┌─ Collected data
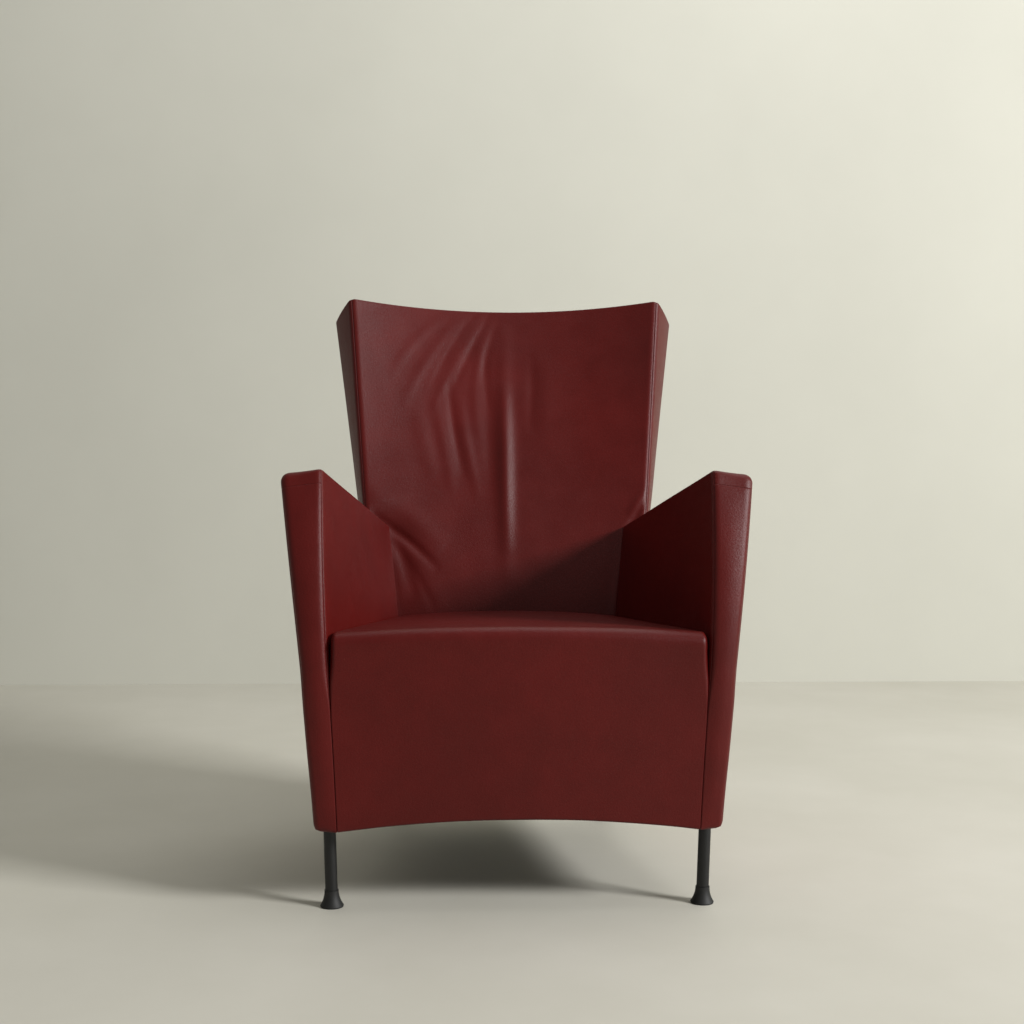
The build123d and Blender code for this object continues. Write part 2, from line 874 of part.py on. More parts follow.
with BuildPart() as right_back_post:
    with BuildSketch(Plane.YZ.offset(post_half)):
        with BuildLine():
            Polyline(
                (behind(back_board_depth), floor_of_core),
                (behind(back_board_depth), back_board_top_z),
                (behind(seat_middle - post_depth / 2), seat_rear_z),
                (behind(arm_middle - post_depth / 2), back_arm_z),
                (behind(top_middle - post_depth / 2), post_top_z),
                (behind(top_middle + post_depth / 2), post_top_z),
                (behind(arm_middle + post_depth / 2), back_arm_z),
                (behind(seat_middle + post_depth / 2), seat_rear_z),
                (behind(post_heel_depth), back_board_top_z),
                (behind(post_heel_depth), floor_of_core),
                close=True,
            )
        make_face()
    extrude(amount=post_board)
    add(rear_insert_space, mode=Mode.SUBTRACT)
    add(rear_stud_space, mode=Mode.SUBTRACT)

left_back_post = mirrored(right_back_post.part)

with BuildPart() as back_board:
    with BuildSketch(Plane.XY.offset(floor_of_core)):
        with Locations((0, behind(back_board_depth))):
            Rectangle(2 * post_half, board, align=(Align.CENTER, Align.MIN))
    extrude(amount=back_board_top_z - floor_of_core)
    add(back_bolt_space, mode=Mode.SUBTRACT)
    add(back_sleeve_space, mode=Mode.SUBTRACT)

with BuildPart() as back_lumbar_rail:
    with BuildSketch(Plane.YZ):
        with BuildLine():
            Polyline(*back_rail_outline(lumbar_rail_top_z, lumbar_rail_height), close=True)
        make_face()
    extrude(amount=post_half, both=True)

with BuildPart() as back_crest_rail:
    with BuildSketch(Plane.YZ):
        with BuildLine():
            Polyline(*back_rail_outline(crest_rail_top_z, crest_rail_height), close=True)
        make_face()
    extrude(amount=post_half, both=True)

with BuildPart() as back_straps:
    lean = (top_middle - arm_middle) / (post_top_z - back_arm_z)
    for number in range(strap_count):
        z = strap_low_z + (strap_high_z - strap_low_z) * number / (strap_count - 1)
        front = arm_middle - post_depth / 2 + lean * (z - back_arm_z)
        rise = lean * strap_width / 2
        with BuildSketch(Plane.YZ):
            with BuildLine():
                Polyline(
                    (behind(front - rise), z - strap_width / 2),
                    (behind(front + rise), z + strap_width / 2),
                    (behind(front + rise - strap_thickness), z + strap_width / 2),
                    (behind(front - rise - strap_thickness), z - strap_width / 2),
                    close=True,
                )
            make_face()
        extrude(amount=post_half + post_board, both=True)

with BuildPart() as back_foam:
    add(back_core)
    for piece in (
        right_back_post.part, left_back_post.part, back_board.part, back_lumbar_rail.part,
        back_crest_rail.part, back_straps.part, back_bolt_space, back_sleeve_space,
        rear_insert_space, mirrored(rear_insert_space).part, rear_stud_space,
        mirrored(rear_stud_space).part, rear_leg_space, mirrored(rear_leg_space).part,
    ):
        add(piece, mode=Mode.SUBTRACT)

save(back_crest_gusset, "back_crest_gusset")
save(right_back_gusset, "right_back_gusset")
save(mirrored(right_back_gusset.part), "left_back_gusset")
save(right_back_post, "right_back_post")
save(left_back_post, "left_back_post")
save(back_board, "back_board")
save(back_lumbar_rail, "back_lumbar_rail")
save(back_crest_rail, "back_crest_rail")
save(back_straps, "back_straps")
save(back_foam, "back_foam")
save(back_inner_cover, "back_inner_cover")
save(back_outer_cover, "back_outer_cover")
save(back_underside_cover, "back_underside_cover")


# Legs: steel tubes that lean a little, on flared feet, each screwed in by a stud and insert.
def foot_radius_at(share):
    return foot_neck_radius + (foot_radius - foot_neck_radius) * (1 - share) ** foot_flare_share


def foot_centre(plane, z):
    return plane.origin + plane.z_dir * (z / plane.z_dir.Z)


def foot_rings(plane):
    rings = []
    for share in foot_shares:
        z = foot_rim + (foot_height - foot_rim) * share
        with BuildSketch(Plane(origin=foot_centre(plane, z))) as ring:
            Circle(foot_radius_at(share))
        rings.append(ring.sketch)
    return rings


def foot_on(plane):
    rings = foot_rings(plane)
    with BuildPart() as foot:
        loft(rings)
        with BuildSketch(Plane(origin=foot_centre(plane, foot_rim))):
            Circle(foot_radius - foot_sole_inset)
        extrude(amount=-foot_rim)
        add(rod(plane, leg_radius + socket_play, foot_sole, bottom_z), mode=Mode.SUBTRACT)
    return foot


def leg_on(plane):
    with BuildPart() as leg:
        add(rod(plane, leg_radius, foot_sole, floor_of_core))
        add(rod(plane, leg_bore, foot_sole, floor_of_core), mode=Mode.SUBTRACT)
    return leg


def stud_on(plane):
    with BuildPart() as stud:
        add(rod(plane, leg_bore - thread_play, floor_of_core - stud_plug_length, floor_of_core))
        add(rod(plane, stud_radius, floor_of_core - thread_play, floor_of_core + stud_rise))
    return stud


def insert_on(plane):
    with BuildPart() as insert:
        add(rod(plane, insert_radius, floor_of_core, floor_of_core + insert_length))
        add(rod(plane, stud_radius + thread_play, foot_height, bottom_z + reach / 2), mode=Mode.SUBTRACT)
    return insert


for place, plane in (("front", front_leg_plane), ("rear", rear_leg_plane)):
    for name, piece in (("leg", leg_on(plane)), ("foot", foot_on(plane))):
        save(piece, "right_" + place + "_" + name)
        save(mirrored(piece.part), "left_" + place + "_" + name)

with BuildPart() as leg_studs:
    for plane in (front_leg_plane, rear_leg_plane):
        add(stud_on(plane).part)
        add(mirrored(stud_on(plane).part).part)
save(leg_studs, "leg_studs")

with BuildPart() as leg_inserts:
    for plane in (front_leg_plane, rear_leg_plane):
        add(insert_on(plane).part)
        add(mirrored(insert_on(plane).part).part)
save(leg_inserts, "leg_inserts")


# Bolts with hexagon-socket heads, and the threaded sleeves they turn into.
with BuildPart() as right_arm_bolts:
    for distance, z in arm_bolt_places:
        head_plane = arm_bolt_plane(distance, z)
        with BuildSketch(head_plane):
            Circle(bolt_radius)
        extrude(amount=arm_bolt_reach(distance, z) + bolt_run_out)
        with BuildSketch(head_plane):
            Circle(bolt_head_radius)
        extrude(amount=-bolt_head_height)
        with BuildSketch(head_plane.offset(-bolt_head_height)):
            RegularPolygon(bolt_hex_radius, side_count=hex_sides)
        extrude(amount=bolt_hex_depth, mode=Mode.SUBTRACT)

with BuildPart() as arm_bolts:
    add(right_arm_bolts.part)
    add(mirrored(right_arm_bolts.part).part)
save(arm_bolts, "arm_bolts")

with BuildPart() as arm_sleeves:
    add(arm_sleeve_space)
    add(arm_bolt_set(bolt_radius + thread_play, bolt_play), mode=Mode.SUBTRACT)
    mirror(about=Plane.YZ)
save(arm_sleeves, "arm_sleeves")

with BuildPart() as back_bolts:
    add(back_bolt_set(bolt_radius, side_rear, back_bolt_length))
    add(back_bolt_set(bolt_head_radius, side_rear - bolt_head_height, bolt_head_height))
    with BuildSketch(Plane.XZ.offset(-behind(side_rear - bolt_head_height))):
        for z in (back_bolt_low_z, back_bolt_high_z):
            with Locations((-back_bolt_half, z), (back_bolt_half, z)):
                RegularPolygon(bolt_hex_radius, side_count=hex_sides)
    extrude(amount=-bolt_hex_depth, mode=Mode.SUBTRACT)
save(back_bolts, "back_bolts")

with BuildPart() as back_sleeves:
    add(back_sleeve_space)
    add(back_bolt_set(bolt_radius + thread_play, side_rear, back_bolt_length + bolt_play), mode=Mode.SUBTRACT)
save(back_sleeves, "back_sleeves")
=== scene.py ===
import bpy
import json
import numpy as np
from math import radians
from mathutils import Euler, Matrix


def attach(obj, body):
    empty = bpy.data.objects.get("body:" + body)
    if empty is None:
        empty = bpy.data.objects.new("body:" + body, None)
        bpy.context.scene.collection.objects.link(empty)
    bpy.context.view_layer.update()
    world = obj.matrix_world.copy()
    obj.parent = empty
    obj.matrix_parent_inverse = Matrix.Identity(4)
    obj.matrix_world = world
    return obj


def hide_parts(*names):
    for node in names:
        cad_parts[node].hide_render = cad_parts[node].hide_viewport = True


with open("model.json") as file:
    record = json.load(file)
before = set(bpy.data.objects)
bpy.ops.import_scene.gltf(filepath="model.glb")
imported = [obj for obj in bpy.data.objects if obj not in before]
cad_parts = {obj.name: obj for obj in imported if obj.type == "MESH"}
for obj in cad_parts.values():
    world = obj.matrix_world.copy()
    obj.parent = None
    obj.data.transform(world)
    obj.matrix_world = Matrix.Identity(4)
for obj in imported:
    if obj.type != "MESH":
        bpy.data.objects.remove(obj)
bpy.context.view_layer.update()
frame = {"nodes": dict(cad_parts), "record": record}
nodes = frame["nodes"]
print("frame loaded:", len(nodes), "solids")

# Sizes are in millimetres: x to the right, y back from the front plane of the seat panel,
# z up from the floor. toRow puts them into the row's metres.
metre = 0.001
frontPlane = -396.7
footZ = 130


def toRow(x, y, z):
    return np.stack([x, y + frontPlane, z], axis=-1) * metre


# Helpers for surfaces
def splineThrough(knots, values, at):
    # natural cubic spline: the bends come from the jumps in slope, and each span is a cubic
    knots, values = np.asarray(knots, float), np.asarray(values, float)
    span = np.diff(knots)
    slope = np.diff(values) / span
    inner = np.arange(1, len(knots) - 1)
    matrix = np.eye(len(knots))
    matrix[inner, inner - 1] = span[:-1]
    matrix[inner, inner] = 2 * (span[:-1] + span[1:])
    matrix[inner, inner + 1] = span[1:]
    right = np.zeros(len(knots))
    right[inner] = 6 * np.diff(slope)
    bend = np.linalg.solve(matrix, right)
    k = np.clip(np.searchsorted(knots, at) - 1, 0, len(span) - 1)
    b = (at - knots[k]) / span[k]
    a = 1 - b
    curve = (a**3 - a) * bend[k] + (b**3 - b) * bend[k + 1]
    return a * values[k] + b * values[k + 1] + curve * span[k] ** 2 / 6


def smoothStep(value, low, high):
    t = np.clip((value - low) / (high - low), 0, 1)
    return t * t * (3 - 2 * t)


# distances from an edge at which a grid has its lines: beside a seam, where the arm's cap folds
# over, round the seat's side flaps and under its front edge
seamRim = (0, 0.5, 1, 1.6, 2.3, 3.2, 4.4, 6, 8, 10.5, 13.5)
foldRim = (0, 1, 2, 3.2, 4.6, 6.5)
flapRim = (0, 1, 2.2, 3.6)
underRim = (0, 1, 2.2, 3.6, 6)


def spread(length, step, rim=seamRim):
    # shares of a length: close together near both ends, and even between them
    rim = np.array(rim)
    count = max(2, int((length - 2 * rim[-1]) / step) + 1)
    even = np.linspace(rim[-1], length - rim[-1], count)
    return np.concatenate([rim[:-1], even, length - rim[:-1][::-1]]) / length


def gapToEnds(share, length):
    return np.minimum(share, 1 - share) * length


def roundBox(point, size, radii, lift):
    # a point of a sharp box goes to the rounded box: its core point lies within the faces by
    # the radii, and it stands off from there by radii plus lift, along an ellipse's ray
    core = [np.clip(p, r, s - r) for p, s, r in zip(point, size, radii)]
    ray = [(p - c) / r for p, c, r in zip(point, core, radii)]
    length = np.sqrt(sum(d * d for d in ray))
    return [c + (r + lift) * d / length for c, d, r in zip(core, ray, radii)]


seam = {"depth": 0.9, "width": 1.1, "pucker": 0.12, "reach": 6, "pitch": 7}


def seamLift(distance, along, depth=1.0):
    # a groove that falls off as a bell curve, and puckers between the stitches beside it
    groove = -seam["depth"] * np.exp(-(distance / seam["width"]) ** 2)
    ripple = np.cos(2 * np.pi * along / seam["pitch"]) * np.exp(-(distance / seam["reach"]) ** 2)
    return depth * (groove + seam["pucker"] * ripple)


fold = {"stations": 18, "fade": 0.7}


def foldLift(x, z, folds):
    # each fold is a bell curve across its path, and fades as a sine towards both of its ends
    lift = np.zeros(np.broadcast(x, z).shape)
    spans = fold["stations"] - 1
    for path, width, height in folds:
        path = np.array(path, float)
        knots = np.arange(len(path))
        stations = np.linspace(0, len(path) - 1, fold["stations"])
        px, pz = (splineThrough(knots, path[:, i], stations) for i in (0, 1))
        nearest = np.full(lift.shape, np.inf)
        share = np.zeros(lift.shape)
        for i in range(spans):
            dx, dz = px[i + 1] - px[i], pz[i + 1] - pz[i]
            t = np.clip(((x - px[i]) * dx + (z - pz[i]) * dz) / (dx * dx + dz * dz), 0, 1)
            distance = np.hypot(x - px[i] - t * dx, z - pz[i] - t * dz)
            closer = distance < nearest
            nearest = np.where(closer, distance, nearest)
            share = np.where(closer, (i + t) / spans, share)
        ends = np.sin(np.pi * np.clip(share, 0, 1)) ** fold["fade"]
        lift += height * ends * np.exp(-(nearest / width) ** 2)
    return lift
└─
* [Exercise details]: Reproduce exactly, and only, the lines from the one that contains "bpy.context.scene.collection.objects.link(empty)" down to the one that contains "for node in", both ends included.

* [Answer to this task]:
        bpy.context.scene.collection.objects.link(empty)
    bpy.context.view_layer.update()
    world = obj.matrix_world.copy()
    obj.parent = empty
    obj.matrix_parent_inverse = Matrix.Identity(4)
    obj.matrix_world = world
    return obj


def hide_parts(*names):
    for node in names:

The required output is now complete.